Once the canal was completed, the Harbor Improvement Company selected its acreage. Eventually the company received land patents to 156 square miles of public property. According to historian Leroy Barnett, they received about one acre for every dollar that they invested in the canal. They were also authorized to collect tolls in order to maintain the channel. This arrangement was very similar to the arrangement that accompanied the earlier building of locks at Sault St. Marie except that, upon completion, the locks became the property of the State of Michigan. When the Harbor Improvement Company failed, due to what they claimed as lack of much-needed federal support, they sold the land to an English investor for $106,000. The land was eventually sold again, this time, to timber companies.
When the canal was completed, Congress approved funding for a lighthouse and its keeper. Almost as soon as it was finished, the lighthouse was closed and the light dismantled and moved to Marquette. In 1878, the original lighthouse burned. The federal government claimed that the lighthouse “was no use to navigators as a coast light.” According to Barnett, in the early 1880s, the Conglomerate Mining Company restored the facilities in an effort to maintain the canal. In 1895, the federal government replaced the light; however, the federal government didn’t allocate any more money until the 1960s when the canal was being used by recreational boaters and they allocated $450,000 to dredge the sediment from the canal.

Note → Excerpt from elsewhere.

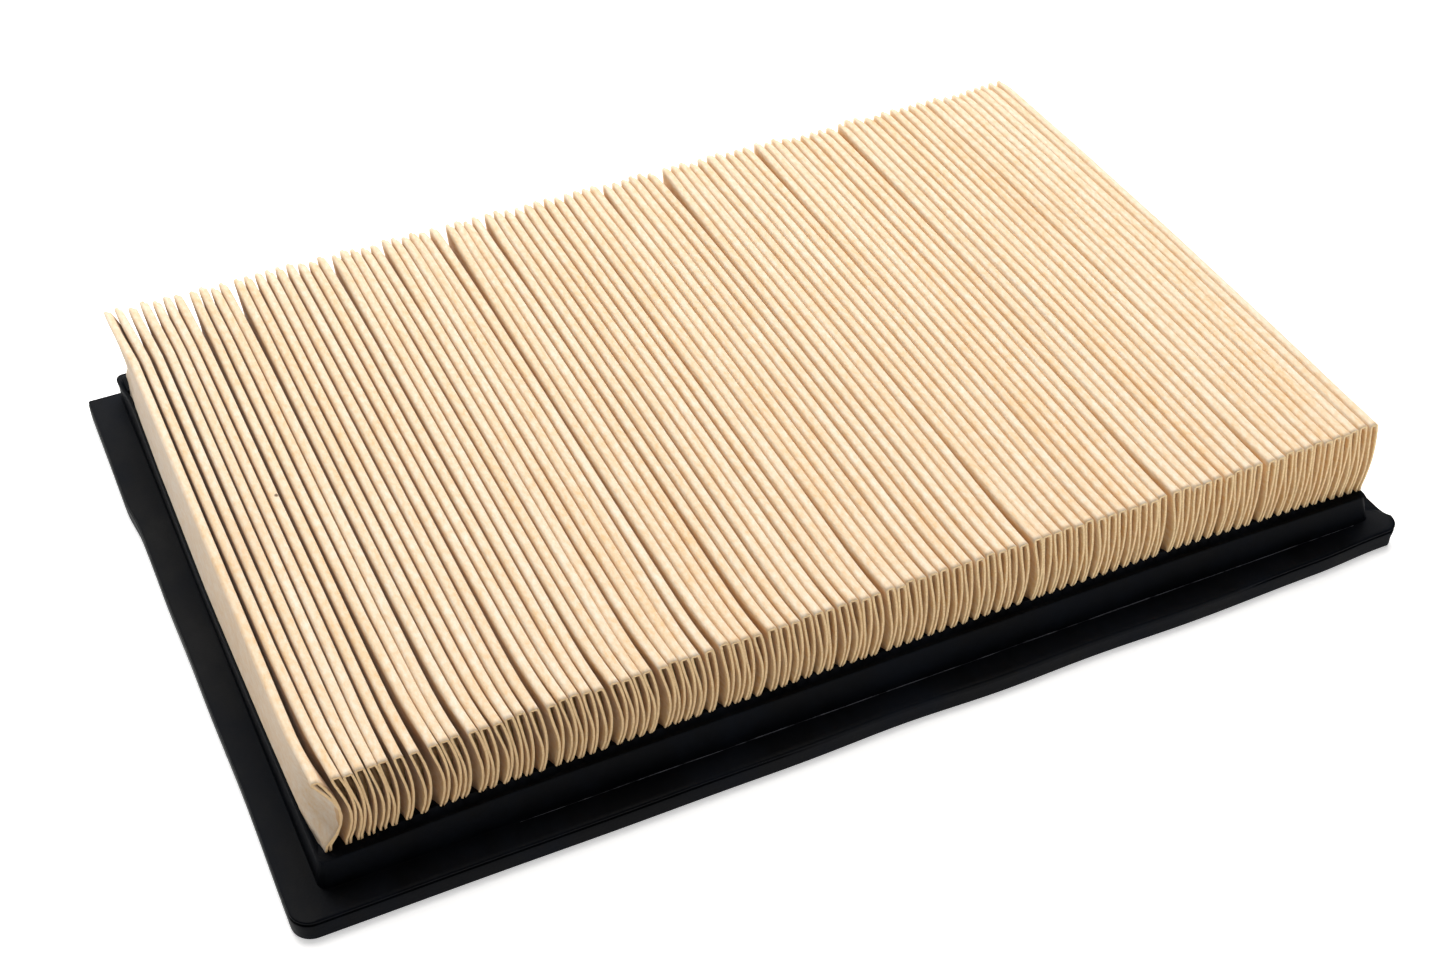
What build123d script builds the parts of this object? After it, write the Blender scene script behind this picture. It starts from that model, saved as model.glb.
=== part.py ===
from build123d import *

import math
import os

# Panel air filter: a pleated paper pack cast into a soft polyurethane frame.
#
# One long strip of filter paper is folded into upright pleats that stand above
# the frame. The foot of the pack, and the last few millimetres of each pleat
# end, are cast into the frame. Above the casting, a strip of adhesive closes
# each pleat a little way in from its cut end. A screen of crossed wires lies
# under the lower folds, with its wire ends cast into the frame's ledge.
#
# Millimetres. +X runs across the pleats along the long side, +Y along the
# pleats, +Z up. The origin is the middle of the underside, so the flange lies
# on z = 0 and the pleats stand on top.

# Pleated paper
PLEAT_COUNT = 92
PLEAT_PITCH = 3.08
CROWN_WIDTH = 2.3  # outside width of an upper fold
PAPER = 0.55  # thickness of the paper
PLEAT_LENGTH = 186.0  # cut width of the strip, along Y
CROWN_TOP = 36.8
FOLD_BOTTOM = 2.8  # underside of the lower folds

# Cast frame
FLANGE_LENGTH = 300.0  # along X
FLANGE_WIDTH = 208.0
FLANGE_THICK = 6.0
FLANGE_CORNER = 5.0
FLANGE_EDGE = 0.8  # rounding of the rim
NOTCH_LENGTH = 12.0  # locating notch in the rear left corner, along X, in as far as the wall
WALL_TOP = 15.0
WALL_BEYOND_PACK = 2.4  # wall thickness at its top, outside the paper
WALL_DRAFT = 8.0  # degrees that the outside of the wall leans in
WALL_CORNER = 2.5  # radius of the wall's upright corners, at the top
WALL_EDGE = 0.7  # rounding of the wall's top edge
POTTING_DEPTH = 5.0  # how far the casting reaches in along the pleats
POTTING_TOP = 14.0
LEDGE_DEPTH = 4.0  # ledge under the first and last pleats

# Adhesive that closes each pleat above the casting
SEAL_SETBACK = 3.0  # from the cut end
SEAL_WIDTH = 2.0

# Screen of crossed wires
WIRE = 0.9
WIRE_SPACING = 12.7
WIRE_HOLD = 2.0  # length of each wire end inside the casting

# Worked out from the above
PACK_X = (PLEAT_COUNT * PLEAT_PITCH - (PLEAT_PITCH - CROWN_WIDTH)) / 2
PACK_Y = PLEAT_LENGTH / 2
WINDOW_X = PACK_X - LEDGE_DEPTH  # half the clear opening underneath
WINDOW_Y = PACK_Y - POTTING_DEPTH
CROWN_UNDERSIDE = CROWN_TOP - PAPER
WALL_SPREAD = (WALL_TOP - FLANGE_THICK) * math.tan(math.radians(WALL_DRAFT))
WALL_FOOT_X = PACK_X + WALL_BEYOND_PACK + WALL_SPREAD
WALL_FOOT_Y = PACK_Y + WALL_BEYOND_PACK + WALL_SPREAD


def crown_x(i):
    """Middle of upper fold i, counted from the -X end."""
    return (i - (PLEAT_COUNT - 1) / 2) * PLEAT_PITCH


def folded_section():
    """Outline of the folded strip: its upper surface, then back along its lower one."""
    half = CROWN_WIDTH / 2
    upper = []
    lower = []
    for i in range(PLEAT_COUNT):
        left = crown_x(i) - half
        right = crown_x(i) + half
        left_foot = FOLD_BOTTOM if i == 0 else FOLD_BOTTOM + PAPER
        right_foot = FOLD_BOTTOM if i == PLEAT_COUNT - 1 else FOLD_BOTTOM + PAPER
        upper += [(left, left_foot), (left, CROWN_TOP)]
        upper += [(right, CROWN_TOP), (right, right_foot)]
        lower += [(left + PAPER, FOLD_BOTTOM), (left + PAPER, CROWN_UNDERSIDE)]
        lower += [(right - PAPER, CROWN_UNDERSIDE), (right - PAPER, FOLD_BOTTOM)]
    return upper + lower[::-1]


def pleated_media():
    """The folded strip, one continuous sheet of paper."""
    outline = Polyline(*folded_section(), close=True)
    return extrude(Plane.XZ * make_face(outline), PACK_Y, both=True)


def edge_seals(end):
    """One adhesive strip inside each pleat; end is -1 at the front and 1 at the back."""
    slot = CROWN_WIDTH - 2 * PAPER
    strip = Box(slot, SEAL_WIDTH, CROWN_UNDERSIDE - POTTING_TOP)
    y = end * (PACK_Y - SEAL_SETBACK - SEAL_WIDTH / 2)
    z = (CROWN_UNDERSIDE + POTTING_TOP) / 2
    strips = [Pos(crown_x(i), y, z) * strip for i in range(PLEAT_COUNT)]
    return Compound(children=strips)


def wires(half_length, half_spread, z, turn):
    """Parallel wires along X, spaced evenly across Y inside half_spread, then turned about Z."""
    spaces = int(2 * half_spread / WIRE_SPACING)
    wire = Cylinder(WIRE / 2, 2 * half_length, rotation=(0, 90, 0))
    rows = [(n - spaces / 2) * WIRE_SPACING for n in range(spaces + 1)]
    return Compound(children=[Rot(0, 0, turn) * Pos(0, y, z) * wire for y in rows])


def long_wires():
    """Wires that run across the pleats and touch their lower folds."""
    return wires(WINDOW_X + WIRE_HOLD, WINDOW_Y, FOLD_BOTTOM - WIRE / 2, 0)


def cross_wires():
    """Wires that run along the pleats, laid under the long wires."""
    return wires(WINDOW_Y + WIRE_HOLD, WINDOW_X, FOLD_BOTTOM - 1.5 * WIRE, 90)


def block(half_x, half_y, low, high):
    """A plain block on the Z axis, from low to high."""
    return Pos(0, 0, (low + high) / 2) * Box(2 * half_x, 2 * half_y, high - low)


def flange():
    """The sealing rim that an airbox clamps, its outer edges rounded and one corner notched."""
    outline = RectangleRounded(FLANGE_LENGTH, FLANGE_WIDTH, FLANGE_CORNER)
    plate = extrude(outline, FLANGE_THICK)
    faces = plate.faces().sort_by(Axis.Z)
    plate = fillet(faces[0].edges() + faces[-1].edges(), FLANGE_EDGE)
    notch_width = FLANGE_WIDTH / 2 - WALL_FOOT_Y
    towards_middle = (Align.MIN, Align.MAX, Align.MIN)
    notch = Box(NOTCH_LENGTH, notch_width, FLANGE_THICK, align=towards_middle)
    return plate - Pos(-FLANGE_LENGTH / 2, FLANGE_WIDTH / 2, 0) * notch


def wall():
    """The wall round the foot of the pack, leaning in towards its top."""
    outline = RectangleRounded(2 * WALL_FOOT_X, 2 * WALL_FOOT_Y, WALL_CORNER + WALL_SPREAD)
    foot = Pos(0, 0, FLANGE_THICK) * outline
    body = extrude(foot, WALL_TOP - FLANGE_THICK, taper=WALL_DRAFT)
    return fillet(body.faces().sort_by(Axis.Z)[-1].edges(), WALL_EDGE)


def moulded_frame(cast_in):
    """Flange, wall, potting and ledge in one casting round the pieces cast into it."""
    body = flange() + wall()
    body -= block(WINDOW_X, WINDOW_Y, 0, FOLD_BOTTOM)
    body -= block(PACK_X, WINDOW_Y, FOLD_BOTTOM, WALL_TOP)
    body -= block(PACK_X, PACK_Y, POTTING_TOP, WALL_TOP)
    for piece in cast_in:
        body -= piece
    return body


nodes = {
    "pleated_media": pleated_media(),
    "front_edge_seals": edge_seals(-1),
    "rear_edge_seals": edge_seals(1),
    "screen_long_wires": long_wires(),
    "screen_cross_wires": cross_wires(),
}
cast_in = [nodes["pleated_media"], nodes["screen_long_wires"], nodes["screen_cross_wires"]]
nodes["moulded_frame"] = moulded_frame(cast_in)

os.makedirs("parts", exist_ok=True)
for name, shape in nodes.items():
    export_step(shape, f"parts/{name}.step")
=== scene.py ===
import math

import bpy
import numpy as np
from mathutils import Matrix, Vector


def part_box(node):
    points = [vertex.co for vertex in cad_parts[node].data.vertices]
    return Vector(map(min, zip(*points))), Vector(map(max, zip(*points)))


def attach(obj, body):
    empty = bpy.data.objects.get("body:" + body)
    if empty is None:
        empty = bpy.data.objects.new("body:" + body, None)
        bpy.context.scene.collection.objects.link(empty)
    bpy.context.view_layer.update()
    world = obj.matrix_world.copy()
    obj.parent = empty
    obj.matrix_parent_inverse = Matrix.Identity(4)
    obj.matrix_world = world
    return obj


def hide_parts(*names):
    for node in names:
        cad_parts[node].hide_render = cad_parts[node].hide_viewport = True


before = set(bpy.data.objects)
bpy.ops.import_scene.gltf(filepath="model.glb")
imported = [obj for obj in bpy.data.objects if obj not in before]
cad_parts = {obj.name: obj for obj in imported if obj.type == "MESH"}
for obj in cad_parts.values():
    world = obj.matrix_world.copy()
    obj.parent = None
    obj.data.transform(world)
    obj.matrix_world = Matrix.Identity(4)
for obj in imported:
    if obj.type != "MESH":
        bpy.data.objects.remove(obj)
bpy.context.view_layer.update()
mm = 0.001
scene = bpy.context.scene

packLow, packHigh = [np.array(corner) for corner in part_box("pleated_media")]
castLow, castHigh = [np.array(corner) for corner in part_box("moulded_frame")]
wallTop = castHigh[2]
packLength = packHigh[1] - packLow[1]
print("frame loaded, pack", (packHigh - packLow) / mm)


def smooth(x):
    # 3x^2 - 2x^3, held at 0 and 1 outside the range
    x = np.clip(x, 0, 1)
    return x * x * (3 - 2 * x)


def ramp(x, start, end):
    # 0 before start, 1 after end, smooth between
    return smooth((x - start) / (end - start))


def bell(x, middle, width):
    # 1 at the middle, falling away as exp(-((x - middle) / width)^2)
    return np.exp(-(((x - middle) / width) ** 2))


def meshFrom(name, points, faces):
    # points (..., 3) in metres, faces (m, 4) vertex numbers
    mesh = bpy.data.meshes.new(name)
    mesh.from_pydata(points.reshape(-1, 3), [], faces.reshape(-1, 4))
    mesh.polygons.foreach_set("use_smooth", np.ones(len(mesh.polygons), bool))
    mesh.update()
    piece = bpy.data.objects.new(name, mesh)
    scene.collection.objects.link(piece)
    return piece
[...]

This is an example of an allocation priority that highlights the shift from an economy mostly dependent on resource extraction to one based more on tourism and recreation. Today’s maps reflect this change with emphasis on tourist sites and recreational land use areas for camping, boating, golfing and fishing. What we cannot answer, but what we can contribute to solving, is what the maps of tomorrow will reflect.
These maps, on display at the lighthouse, offer a glimpse into the changes in perception and the changes in land use that have transpired in the last three centuries in the Keweenaw.